Three decades later it was the turn of the leaders of the 1916 Rising. Fourteen were executed there over a nine-day period in May. The first to die, on 3 May, were Patrick Pearse, Thomas Clarke and Thomas MacDonagh. They faced firing squads of twelve British soldiers, mostly drawn from the Sherwood Foresters, who had been badly cut up on Mount Street Bridge the previous week. There was little regard to sensitivities on either side. No Catholic priest was allowed to be present to minister to the prisoners, and the same firing squad—consisting mainly of young recruits—was expected to execute all three men. A number of female prisoners, including Countess Markievicz, were rudely awoken by the volleys from the stone-breakers’ yard.

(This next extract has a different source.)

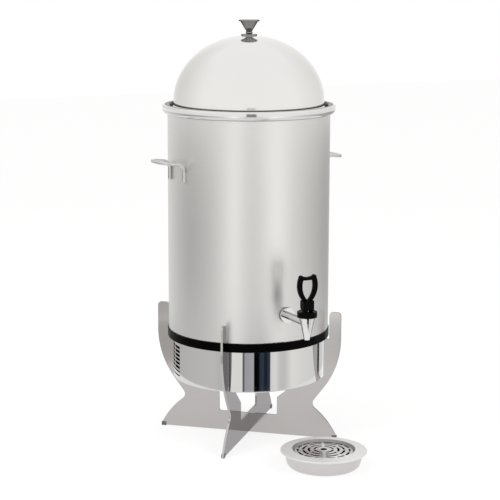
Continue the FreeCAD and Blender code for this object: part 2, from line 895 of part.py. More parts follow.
def half_plate_edges():
    """The outline of the half plate on +X, from the middle of its foot round to the window."""
    bowl_centre = (arm_radius - bowl_sweep, shoulder_height)
    angle = math.radians(bowl_angle)
    outward = (math.cos(angle), -math.sin(angle))
    bowl_end = (bowl_centre[0] + bowl_sweep * outward[0], bowl_centre[1] + bowl_sweep * outward[1])
    waist_in_z = waist_height - waist_round * outward[1]
    waist_in = (bowl_end[0] - math.tan(angle) * (bowl_end[1] - waist_in_z), waist_in_z)
    waist = (waist_in[0] + waist_round * outward[0], waist_height)
    leave = math.radians(waist_angle)
    waist_out = (waist[0] - waist_round * math.cos(leave), waist[1] - waist_round * math.sin(leave))
    foot = (foot_radius, glide_base)
    chord = (foot[0] - waist_out[0], foot[1] - waist_out[1])
    length = math.hypot(*chord)
    foot_middle = (
        (foot[0] + waist_out[0]) / 2.0 - foot_bulge * chord[1] / length,
        (foot[1] + waist_out[1]) / 2.0 + foot_bulge * chord[0] / length,
    )
    arm_inner = arm_radius - arm_width
    round_low = arm_top - arm_top_round
    outer_round = (arm_radius - arm_top_round, round_low)
    inner_round = (arm_inner + arm_top_round, round_low)
    ledge_end = cradle_radius - cradle_ledge
    corner = (cradle_radius - cradle_corner, cradle_floor + cradle_corner)
    window_top = window_floor + window_side
    sill = (window_half_width - window_round, window_floor + window_round)
    return [
        line((0, glide_base), foot),
        arc(foot, foot_middle, waist_out),
        arc(waist_out, (waist[0] - waist_round, waist[1]), waist_in),
        line(waist_in, bowl_end),
        quarter(bowl_centre, bowl_sweep, -bowl_angle, 0.0),
        line((arm_radius, shoulder_height), (arm_radius, round_low)),
        quarter(outer_round, arm_top_round, 0.0, 90.0),
        line((outer_round[0], arm_top), (inner_round[0], arm_top)),
        quarter(inner_round, arm_top_round, 90.0, 180.0),
        line((arm_inner, round_low), (arm_inner, shoulder_height)),
        line((arm_inner, shoulder_height), (cradle_radius, shoulder_height)),
        line((cradle_radius, shoulder_height), (cradle_radius, corner[1])),
        quarter(corner, cradle_corner, 0.0, -90.0),
        line((corner[0], cradle_floor), (ledge_end, cradle_floor)),
        line((ledge_end, cradle_floor), (window_half_width, window_top)),
        line((window_half_width, window_top), (window_half_width, sill[1])),
        quarter(sill, window_round, 0.0, -90.0),
        line((sill[0], window_floor), (0, window_floor)),
        line((0, window_floor), (0, glide_base)),
    ]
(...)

After the establishment of the Irish Free State the prison continued to be used during the Civil War. Around six-hundred Republican prisoners were incarcerated there, many of them women. One of the last to be released was Eamon de Valera.

The prison was closed by the Free State government in 1929, and might well have been demolished in the 1930s, except it was deemed too expensive to do so. The work of organisations, like the Kilmainham Gaol Restoration Society, ensured that it was eventually taken over by the Office of Public Works, and became one of the most visited historical sites in Dublin.

It has also been a useful location for a number of films. These include the adaptation of Brendan Behan’s prison drama, The Quare Fellow, as well as the Michael Caine film The Italian Job, and Neil Jordan’s Michael Collins. Collins himself was fortunate, he never actually served time there.

Kilmainham Gaol was finally completed and prepared to accept its first prisoners two hundred and twenty-one years ago, on this day.